This way, having firms expand overseas can become the next growth driver for Singapore, said fellow speaker Ho Meng Kit, chief executive officer of Singapore Business Federation (SBF).

"No point continuing to bring multi-national corporations into Singapore, because we're already out of land and labour - business costs continue to go up. So what we should do is to exploit the opportunities outisde of Singapore," said Mr Ho, summarising a recommendation detailed in a position paper that the apex business chamber of the city-state has recently put out.

Innovation, specifically among SMEs, was another possible growth engine that the speakers saw. For example, Canon has been able to grow its business through innovation, said Melvyn Ho, senior vice president and head of Singapore operations of Canon Singapore.

While the company started out as one that traded in hardware, it reinvented itself to also provide modern business solutions and services.

Mr Ho added: "So reinvention for relevance applies to any business looking to be ready for the future.
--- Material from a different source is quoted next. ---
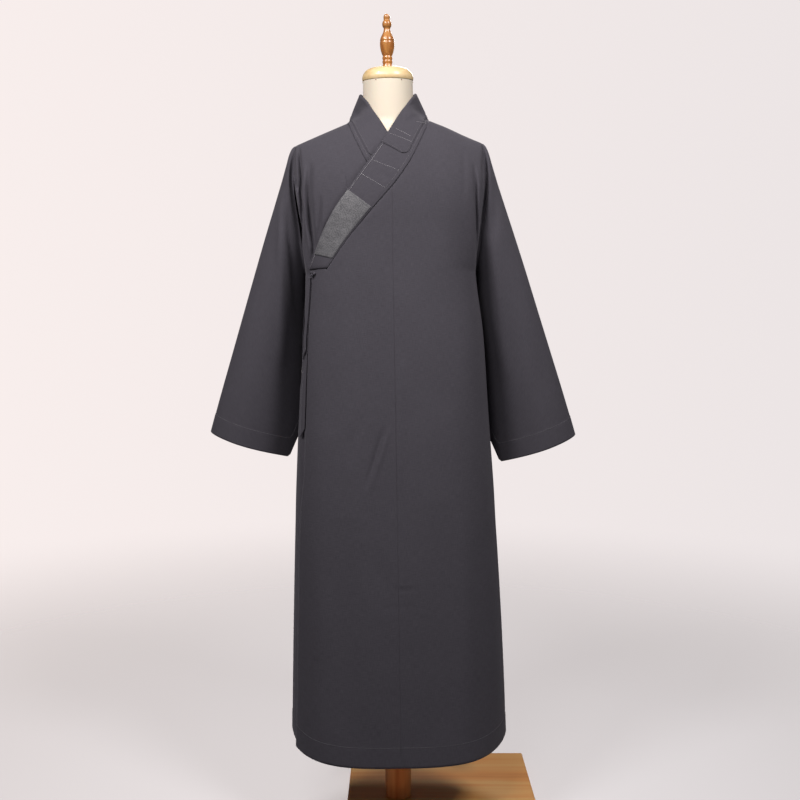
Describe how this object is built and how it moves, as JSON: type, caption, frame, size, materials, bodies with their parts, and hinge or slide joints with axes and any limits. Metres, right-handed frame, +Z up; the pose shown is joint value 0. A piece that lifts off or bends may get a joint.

SMEs, by virtue of their lean set-up, are quick and responsive to the market. The challenge is often about what more you can do to create efficiencies in your business."

In SBF's view, certain public organisations can collaborate to set up a new agency that channels public funds into R&D for the private sector, and also looks into how local enterprises can innovate.

These organisations can also involve key stakeholders such as research institutes, famous researchers and licensing agencies for intellectual property (IP) rights in their endeavour to build up R&D capabilities in the private sector.

In 2014, R&D expenditure of small and medium-sized enterprises (SMEs) rose 38 per cent to a new peak of S$800 million, according to A*Star. This means that smaller firms led 2014's growth in private-sector spending on R&D.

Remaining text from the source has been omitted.